The four children returned to their world, in which they were waiting for their trains to go to their respective boarding schools.

It is learned in this book that Lucy is his favourite sister, a fact that was fairly obvious throughout the series.

===In Voyage of the Dawn Treader===
While not physically present in the book, it was mentioned that Peter was under the tutelage of Professor Kirke in preparation for exams, but the other three children were unable to stay with him because he had moved out of the large house with the wardrobe and was now living in a much smaller house. In the film The Chronicles of Narnia: The Voyage of the Dawn Treader, Peter makes a cameo appearance at a party. When Lucy transforms herself into Susan, neither Peter nor Edmund know of Lucy or Narnia.

===In The Last Battle===
Peter has a minor role in the story. He was the only one to address Tirian, the king of Narnia at the time, in Tirian's vision of the Seven Friends of Narnia.

After attending a dinner with the other Friends, Peter and Edmund went to London to retrieve the magic rings that Professor Digory Kirke buried in the Ketterleys' yard, hoping to use them to get Eustace and Jill to Narnia. Both were waiting for Lucy, Eustace, Jill, Digory, and Polly at the station platform when the train crashed and killed them all, temporarily transporting Jill and Eustace to Narnia until the end of the world, upon which they make their way to the real Narnia, or heaven, and are reunited with Peter, Edmund, Lucy, Digory, and Polly.

Peter is described by Tirian as having the face of a king and a warrior. After Tirian passed through the stable door and saw Tash for the first time, Peter calmly ordered the demon to leave with his prey. After passing judgement on all the inhabitants of Narnia, Aslan orders Peter to shut the door, ending the world. Peter is one of many others allowed to stay in Aslan's Country including the parents of Peter, Edmund, Susan and Lucy.

==Christian elements==

Lewis, himself an expert on allegory, did not consider The Chronicles of Narnia allegory. He saw them as "suppositional" answering the question, "What might Christ become like, if there really were a world like Narnia and He chose to be incarnate and die and rise again in that world as He actually has done in ours? This is not allegory at all." While not allegorical, Narnia does present significant parallels with elements from Christianity.

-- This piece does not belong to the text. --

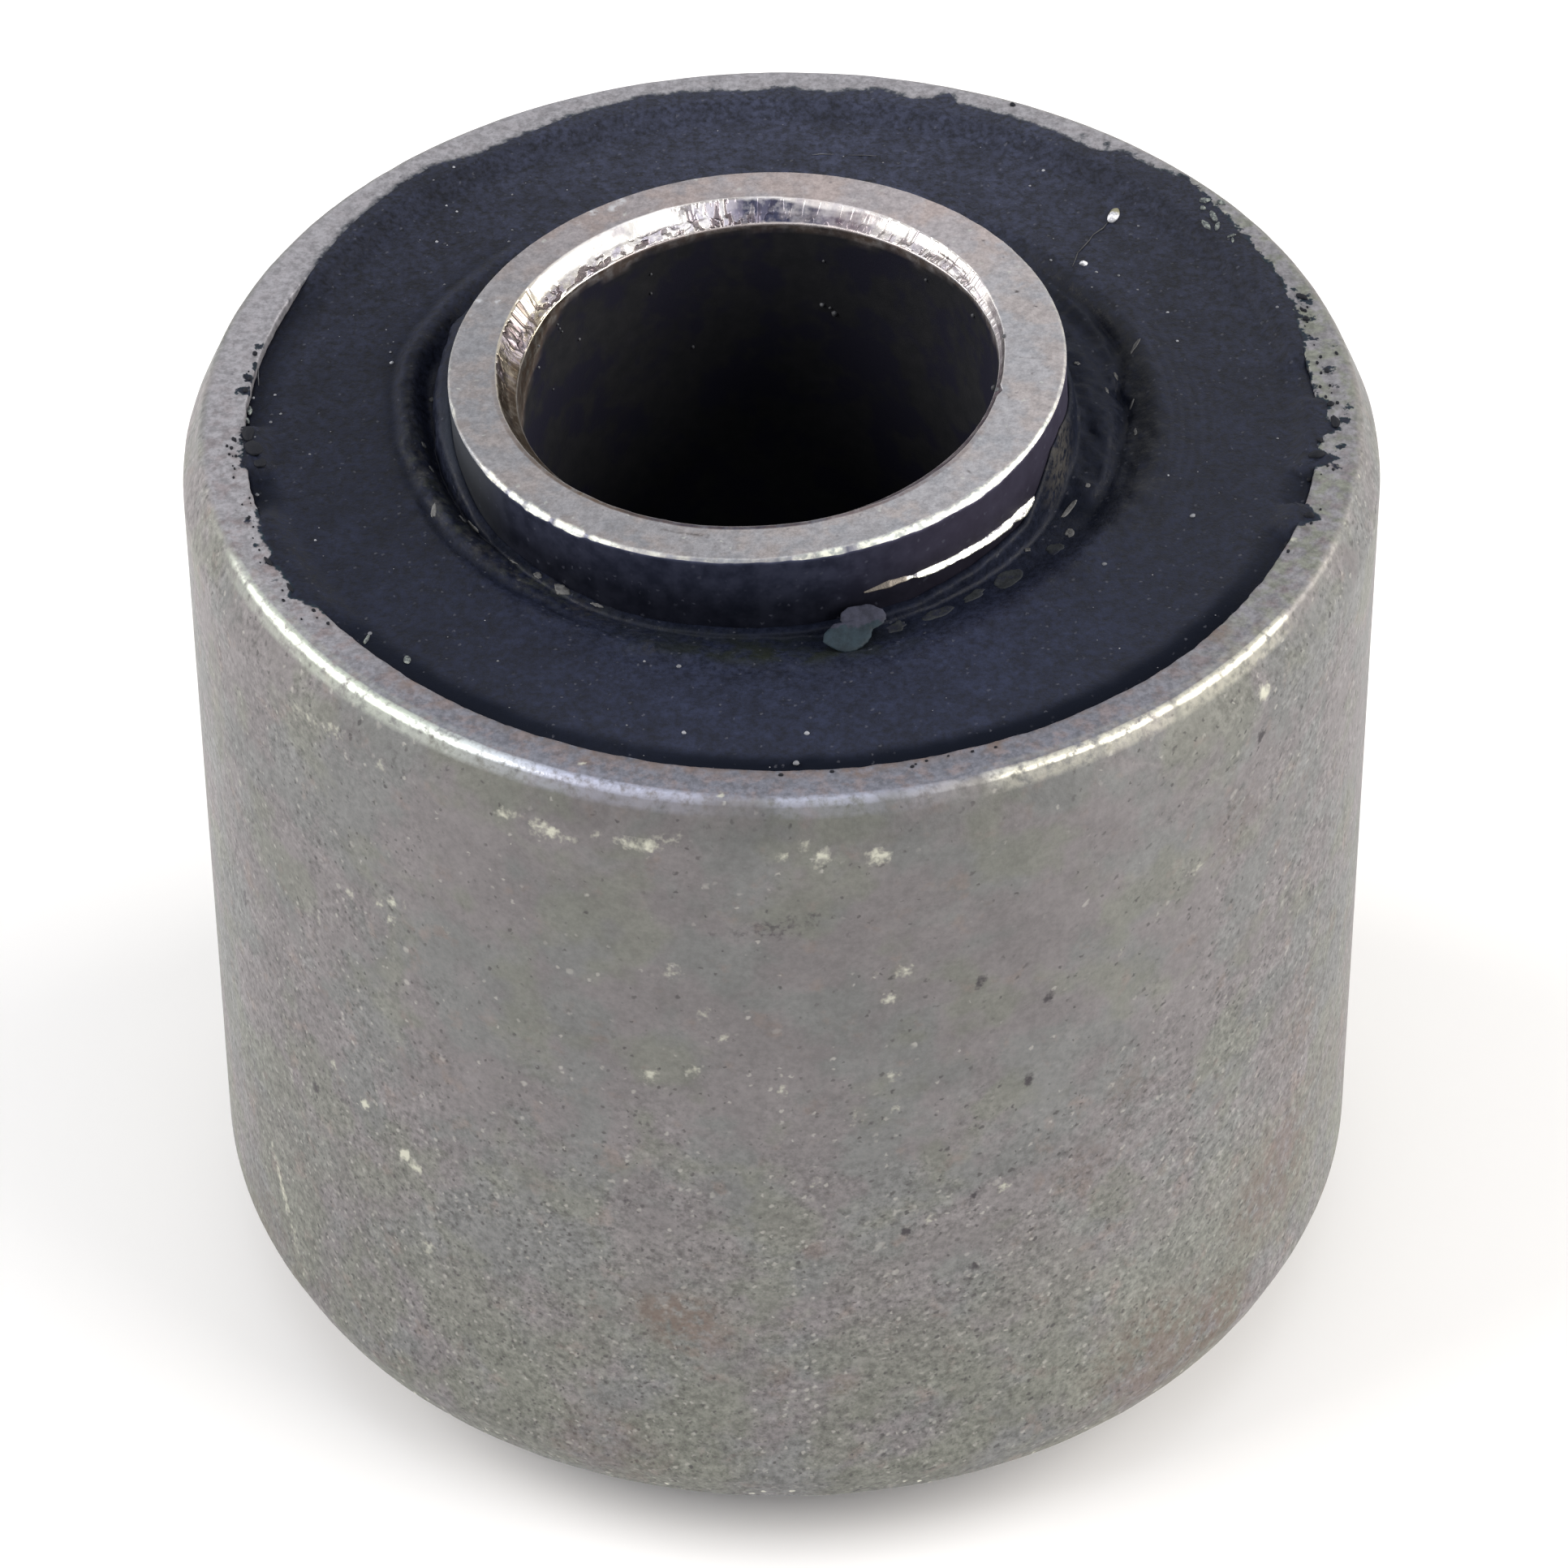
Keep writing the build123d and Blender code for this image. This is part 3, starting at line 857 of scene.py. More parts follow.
# Bright dots on the flat end and its edge: angle, radius, size, strength.
END_DOTS = (
    (1, 19.45, 0.16, 0.9), (353.5, 19.4, 0.18, 1.1), (350, 19.4, 0.18, 1.2), (346, 19.5, 0.2, 0.9),
    (342.5, 19.4, 0.16, 1.0), (340, 19.55, 0.2, 0.9), (337, 19.5, 0.16, 0.8),
    (332, 19.45, 0.16, 0.9), (338, 17.9, 0.2, 0.8), (35, 18.5, 0.4, 0.9), (37, 18.1, 0.35, 0.9),
    (250, 18.6, 0.12, 0.7), (264, 19.1, 0.12, 0.8),
)


def near_spot(points, centre, size, reach=1.3):
    """1 within a fifth of size from the centre, falling softly to 0 at reach times size."""
    away = np.linalg.norm(points - centre, axis=-1)
    return 1 - smooth(0.2 * size, reach * size, away)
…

There are similarities between Peter Pevensie and St. Peter, who was one of Jesus's original twelve disciples. Like St. Peter, who was given that name from Christ, Peter Pevensie is given the name Sir Peter Wolfsbane by Aslan. As the traditional first Bishop of Rome, St. Peter and his successors, are primus inter pares, or first-among-equals with the other leaders of the church. Similarly, Peter Pevensie is given the title of High King. Lastly the biblical St. Peter, according to Catholic tradition, was given the "keys to the kingdom of heaven" and Peter Pevensie shut the door, locking it with a golden key, sealing the destroyed Narnia after the judgment in The Last Battle.

== Portrayals ==
- In the 1967 TV serial, he is portrayed by Paul Waller.
- In the 1988 television serial produced by the BBC, The Lion, the Witch and the Wardrobe, he is portrayed by actor Richard Dempsey.
- In Disney's live-action films, he is portrayed by William Moseley as a child; and Noah Huntley as an adult in the end of the first film.
- In the late-1990s/early-2000s radio adaptations produced by Focus on the Family Radio Theatre, he is voiced as a child by Freddie Findlay and by Peter Moreton as an adult.
- In the parody film Epic Movie, he is spoofed by Adam Campbell under the name "Peter Pervertski".